Problem description — Repeat all of the data precisely.

* BEGIN Data extract *

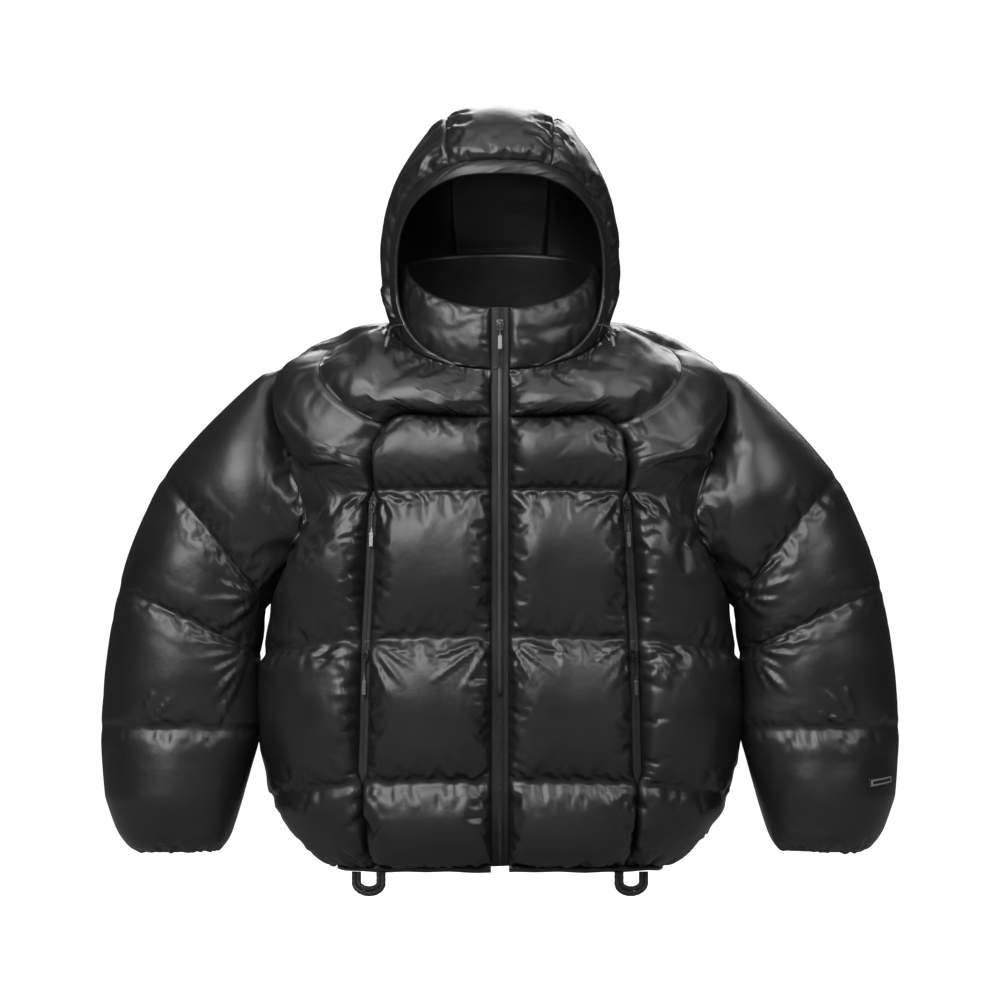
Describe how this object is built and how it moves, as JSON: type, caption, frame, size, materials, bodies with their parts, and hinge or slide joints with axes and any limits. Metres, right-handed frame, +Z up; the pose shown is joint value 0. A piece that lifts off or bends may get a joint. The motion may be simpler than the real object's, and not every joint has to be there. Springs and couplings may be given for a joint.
{
  "type": "hooded_puffer_jacket",
  "caption": "Black quilted puffer jacket with a hood, closed front zip and zipped pocket seams",
  "frame": {"origin": "between the wearer's shoulders, level with the neck points, inside the neck opening", "axes": "+Z up along the wearer, +X to the wearer's left, -Y out of the front"},
  "size_m": [0.987, 0.3189, 0.9757],
  "materials": {
    "black_nylon": "glossy woven nylon",
    "zip_tape": "matt woven tape",
    "cord": "braided",
    "cord_tip": "satin",
    "dark_metal": "satin lacquer"
  },
  "bodies": {
    "jacket": {"back": "black_nylon", "collar": "black_nylon", "cuff_patch": "black_nylon", "front_centre_left": "black_nylon", "front_centre_right": "black_nylon", "front_side_left": "black_nylon", "front_side_right": "black_nylon", "hem_casing": "black_nylon", "hem_cord_inner_left": "cord", "hem_cord_inner_right": "cord", "hem_cord_outer_left": "cord", "hem_cord_outer_right": "cord", "hood_centre": "black_nylon", "hood_cord_left": "cord", "hood_cord_right": "cord", "hood_cord_tip_left": "cord_tip", "hood_cord_tip_right": "cord_tip", "hood_rim": "black_nylon", "hood_side_left": "black_nylon", "hood_side_right": "black_nylon", "pocket_slider_lower_left": "dark_metal", "pocket_slider_lower_right": "dark_metal", "pocket_slider_upper_left": "dark_metal", "pocket_slider_upper_right": "dark_metal", "pocket_tape_lower_left": "zip_tape", "pocket_tape_lower_right": "zip_tape", "pocket_tape_upper_left": "zip_tape", "pocket_tape_upper_right": "zip_tape", "sleeve_left": "black_nylon", "sleeve_right": "black_nylon", "yoke_left": "black_nylon", "yoke_right": "black_nylon", "zip_slider": "dark_metal", "zip_tape_left": "zip_tape", "zip_tape_right": "zip_tape"},
    "pocket_pull_lower_left_body": {"pocket_pull_lower_left": "dark_metal"},
    "pocket_pull_lower_right_body": {"pocket_pull_lower_right": "dark_metal"},
    "pocket_pull_upper_left_body": {"pocket_pull_upper_left": "dark_metal"},
    "pocket_pull_upper_right_body": {"pocket_pull_upper_right": "dark_metal"},
    "zip_pull_body": {"zip_pull": "dark_metal"}
  },
  "joints": [
    {"name": "pocket_pull_lower_left_hinge", "type": "hinge", "parent": "jacket", "child": "pocket_pull_lower_left_body", "pos_m": [0.16606, -0.12692, -0.40685], "axis": [-0.9721, -0.2346, 0], "range_deg": [0, 150]},
    {"name": "pocket_pull_lower_right_hinge", "type": "hinge", "parent": "jacket", "child": "pocket_pull_lower_right_body", "pos_m": [-0.16606, -0.12692, -0.40685], "axis": [-0.9721, 0.2346, 0], "range_deg": [0, 150]},
    {"name": "pocket_pull_upper_left_hinge", "type": "hinge", "parent": "jacket", "child": "pocket_pull_upper_left_body", "pos_m": [0.15703, -0.1228, -0.22496], "axis": [-0.9784, -0.2068, 0], "range_deg": [0, 150]},
    {"name": "pocket_pull_upper_right_hinge", "type": "hinge", "parent": "jacket", "child": "pocket_pull_upper_right_body", "pos_m": [-0.15703, -0.1228, -0.22496], "axis": [-0.9784, 0.2068, 0], "range_deg": [0, 150]},
    {"name": "zip_pull_hinge", "type": "hinge", "parent": "jacket", "child": "zip_pull_body", "pos_m": [0, -0.10001, -0.00103], "axis": [-1, 0, 0], "range_deg": [0, 150]}
  ]
}
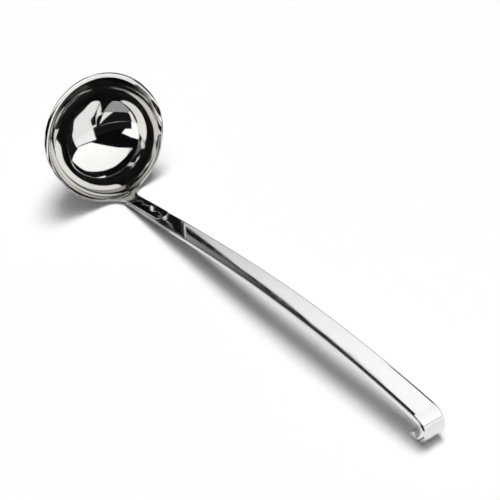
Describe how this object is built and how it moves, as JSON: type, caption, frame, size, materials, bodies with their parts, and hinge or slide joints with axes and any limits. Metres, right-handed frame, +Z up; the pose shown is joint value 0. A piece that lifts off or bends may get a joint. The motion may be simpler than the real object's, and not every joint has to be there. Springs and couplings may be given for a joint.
{
  "type": "soup ladle",
  "caption": "Soup ladle: a drawn steel bowl with a rolled pouring lip, spot-welded by its tab to a pressed channel handle that ends in a hanging hook.",
  "frame": {"origin": "on the table that the ladle lies on, under the middle of its length, in its middle plane", "axes": "+X along the handle from the bowl to the hook, +Y across, +Z up from the table"},
  "size_m": [0.3732, 0.0886, 0.0848],
  "materials": {
    "bowl_steel": "mirror polished",
    "handle_steel": "mirror polished",
    "weld_steel": "as welded"
  },
  "bodies": {
    "root": {"bowl": "bowl_steel", "handle": "handle_steel", "spot_welds": "weld_steel"}
  },
  "joints": []
}
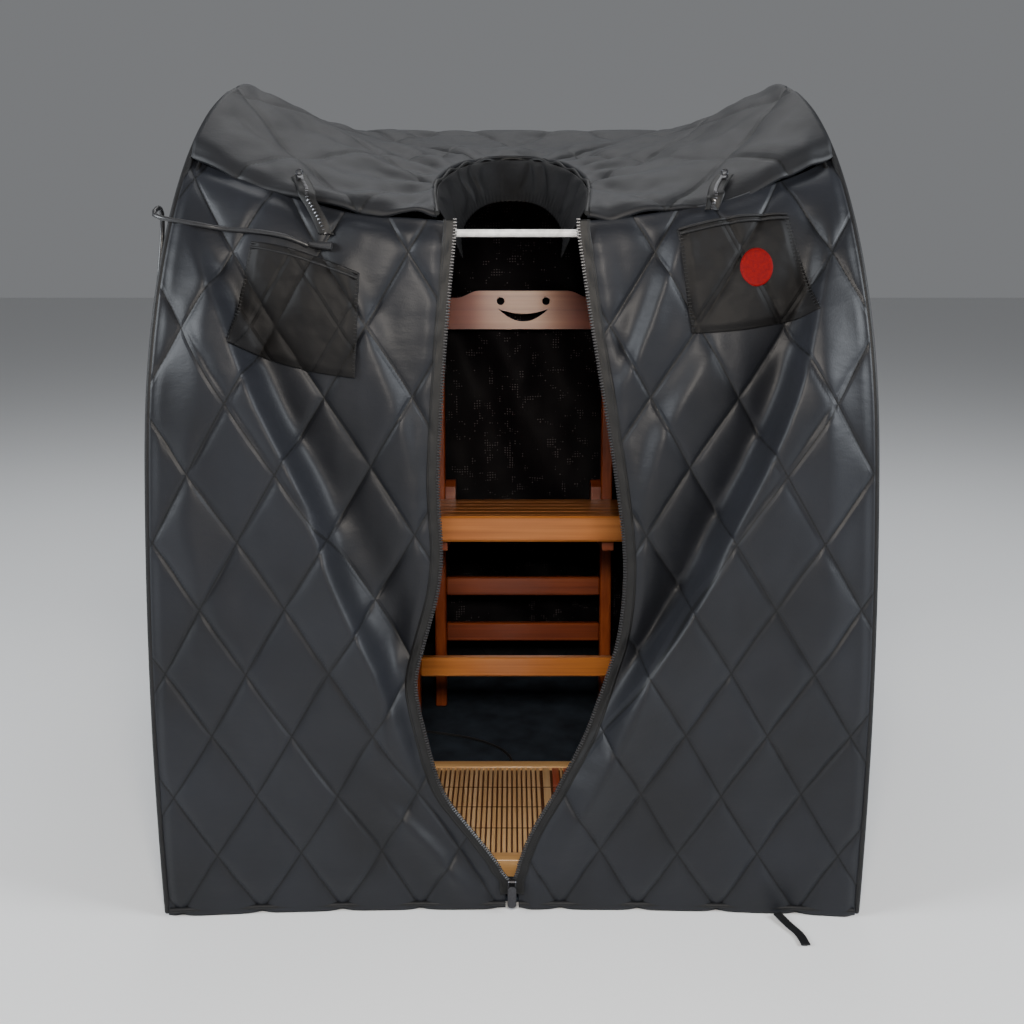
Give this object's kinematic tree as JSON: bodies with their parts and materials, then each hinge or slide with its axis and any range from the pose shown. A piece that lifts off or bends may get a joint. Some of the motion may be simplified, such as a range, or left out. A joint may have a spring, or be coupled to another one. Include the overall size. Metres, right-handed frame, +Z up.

* END Data extract *

Written answer —
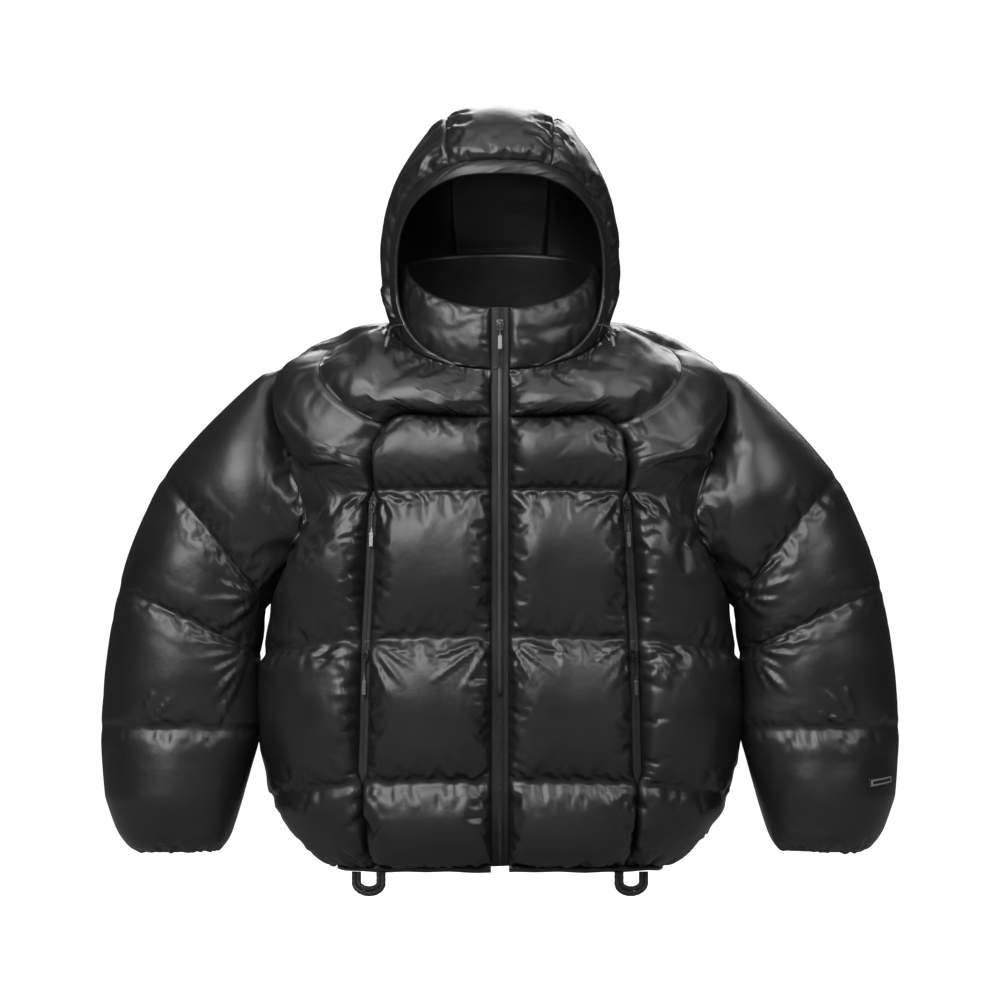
Describe how this object is built and how it moves, as JSON: type, caption, frame, size, materials, bodies with their parts, and hinge or slide joints with axes and any limits. Metres, right-handed frame, +Z up; the pose shown is joint value 0. A piece that lifts off or bends may get a joint. The motion may be simpler than the real object's, and not every joint has to be there. Springs and couplings may be given for a joint.
{
  "type": "hooded_puffer_jacket",
  "caption": "Black quilted puffer jacket with a hood, closed front zip and zipped pocket seams",
  "frame": {"origin": "between the wearer's shoulders, level with the neck points, inside the neck opening", "axes": "+Z up along the wearer, +X to the wearer's left, -Y out of the front"},
  "size_m": [0.987, 0.3189, 0.9757],
  "materials": {
    "black_nylon": "glossy woven nylon",
    "zip_tape": "matt woven tape",
    "cord": "braided",
    "cord_tip": "satin",
    "dark_metal": "satin lacquer"
  },
  "bodies": {
    "jacket": {"back": "black_nylon", "collar": "black_nylon", "cuff_patch": "black_nylon", "front_centre_left": "black_nylon", "front_centre_right": "black_nylon", "front_side_left": "black_nylon", "front_side_right": "black_nylon", "hem_casing": "black_nylon", "hem_cord_inner_left": "cord", "hem_cord_inner_right": "cord", "hem_cord_outer_left": "cord", "hem_cord_outer_right": "cord", "hood_centre": "black_nylon", "hood_cord_left": "cord", "hood_cord_right": "cord", "hood_cord_tip_left": "cord_tip", "hood_cord_tip_right": "cord_tip", "hood_rim": "black_nylon", "hood_side_left": "black_nylon", "hood_side_right": "black_nylon", "pocket_slider_lower_left": "dark_metal", "pocket_slider_lower_right": "dark_metal", "pocket_slider_upper_left": "dark_metal", "pocket_slider_upper_right": "dark_metal", "pocket_tape_lower_left": "zip_tape", "pocket_tape_lower_right": "zip_tape", "pocket_tape_upper_left": "zip_tape", "pocket_tape_upper_right": "zip_tape", "sleeve_left": "black_nylon", "sleeve_right": "black_nylon", "yoke_left": "black_nylon", "yoke_right": "black_nylon", "zip_slider": "dark_metal", "zip_tape_left": "zip_tape", "zip_tape_right": "zip_tape"},
    "pocket_pull_lower_left_body": {"pocket_pull_lower_left": "dark_metal"},
    "pocket_pull_lower_right_body": {"pocket_pull_lower_right": "dark_metal"},
    "pocket_pull_upper_left_body": {"pocket_pull_upper_left": "dark_metal"},
    "pocket_pull_upper_right_body": {"pocket_pull_upper_right": "dark_metal"},
    "zip_pull_body": {"zip_pull": "dark_metal"}
  },
  "joints": [
    {"name": "pocket_pull_lower_left_hinge", "type": "hinge", "parent": "jacket", "child": "pocket_pull_lower_left_body", "pos_m": [0.16606, -0.12692, -0.40685], "axis": [-0.9721, -0.2346, 0], "range_deg": [0, 150]},
    {"name": "pocket_pull_lower_right_hinge", "type": "hinge", "parent": "jacket", "child": "pocket_pull_lower_right_body", "pos_m": [-0.16606, -0.12692, -0.40685], "axis": [-0.9721, 0.2346, 0], "range_deg": [0, 150]},
    {"name": "pocket_pull_upper_left_hinge", "type": "hinge", "parent": "jacket", "child": "pocket_pull_upper_left_body", "pos_m": [0.15703, -0.1228, -0.22496], "axis": [-0.9784, -0.2068, 0], "range_deg": [0, 150]},
    {"name": "pocket_pull_upper_right_hinge", "type": "hinge", "parent": "jacket", "child": "pocket_pull_upper_right_body", "pos_m": [-0.15703, -0.1228, -0.22496], "axis": [-0.9784, 0.2068, 0], "range_deg": [0, 150]},
    {"name": "zip_pull_hinge", "type": "hinge", "parent": "jacket", "child": "zip_pull_body", "pos_m": [0, -0.10001, -0.00103], "axis": [-1, 0, 0], "range_deg": [0, 150]}
  ]
}
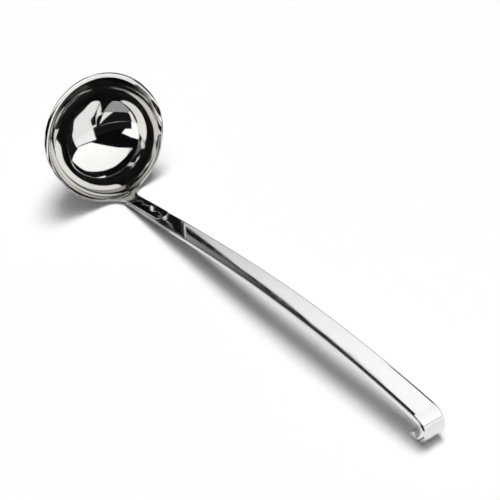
Describe how this object is built and how it moves, as JSON: type, caption, frame, size, materials, bodies with their parts, and hinge or slide joints with axes and any limits. Metres, right-handed frame, +Z up; the pose shown is joint value 0. A piece that lifts off or bends may get a joint. The motion may be simpler than the real object's, and not every joint has to be there. Springs and couplings may be given for a joint.
{
  "type": "soup ladle",
  "caption": "Soup ladle: a drawn steel bowl with a rolled pouring lip, spot-welded by its tab to a pressed channel handle that ends in a hanging hook.",
  "frame": {"origin": "on the table that the ladle lies on, under the middle of its length, in its middle plane", "axes": "+X along the handle from the bowl to the hook, +Y across, +Z up from the table"},
  "size_m": [0.3732, 0.0886, 0.0848],
  "materials": {
    "bowl_steel": "mirror polished",
    "handle_steel": "mirror polished",
    "weld_steel": "as welded"
  },
  "bodies": {
    "root": {"bowl": "bowl_steel", "handle": "handle_steel", "spot_welds": "weld_steel"}
  },
  "joints": []
}
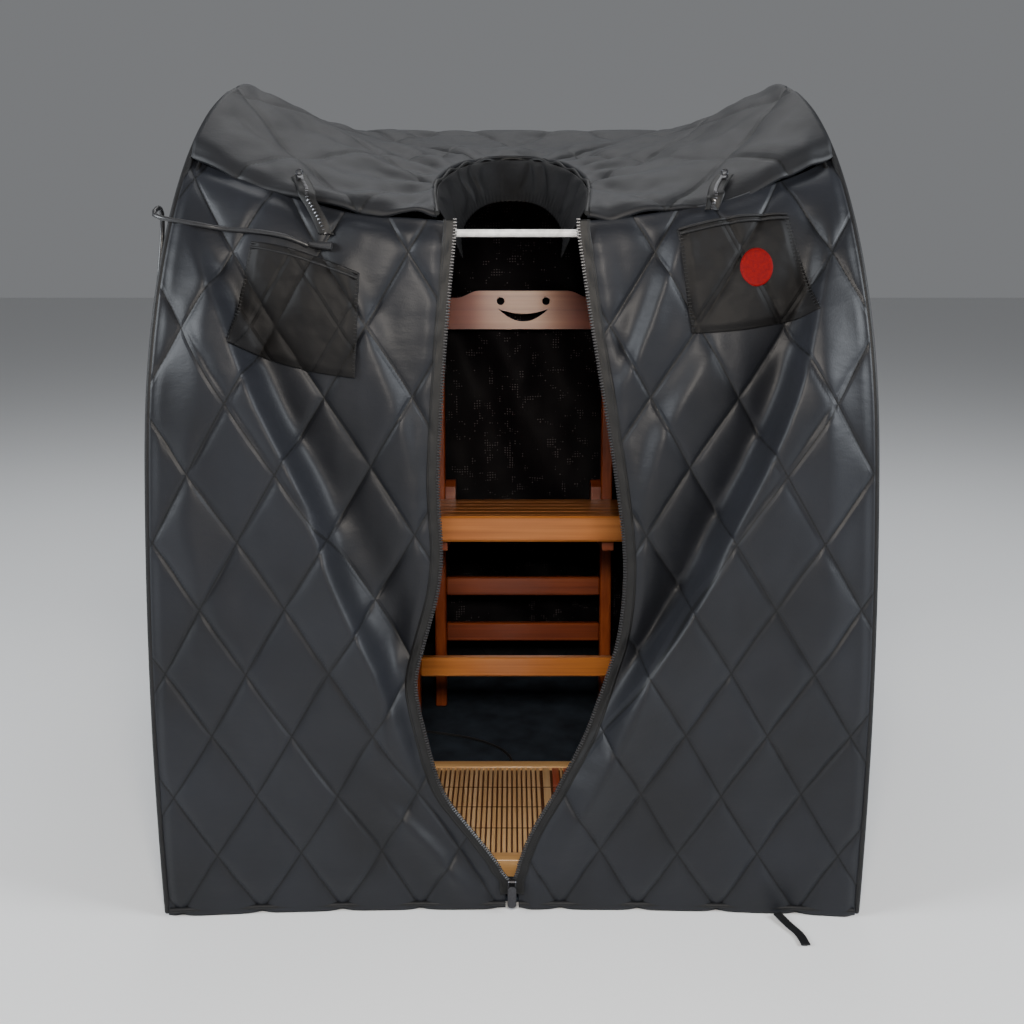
Give this object's kinematic tree as JSON: bodies with their parts and materials, then each hinge or slide with its axis and any range from the pose shown. A piece that lifts off or bends may get a joint. Some of the motion may be simplified, such as a range, or left out. A joint may have a spring, or be coupled to another one. Include the overall size. Metres, right-handed frame, +Z up.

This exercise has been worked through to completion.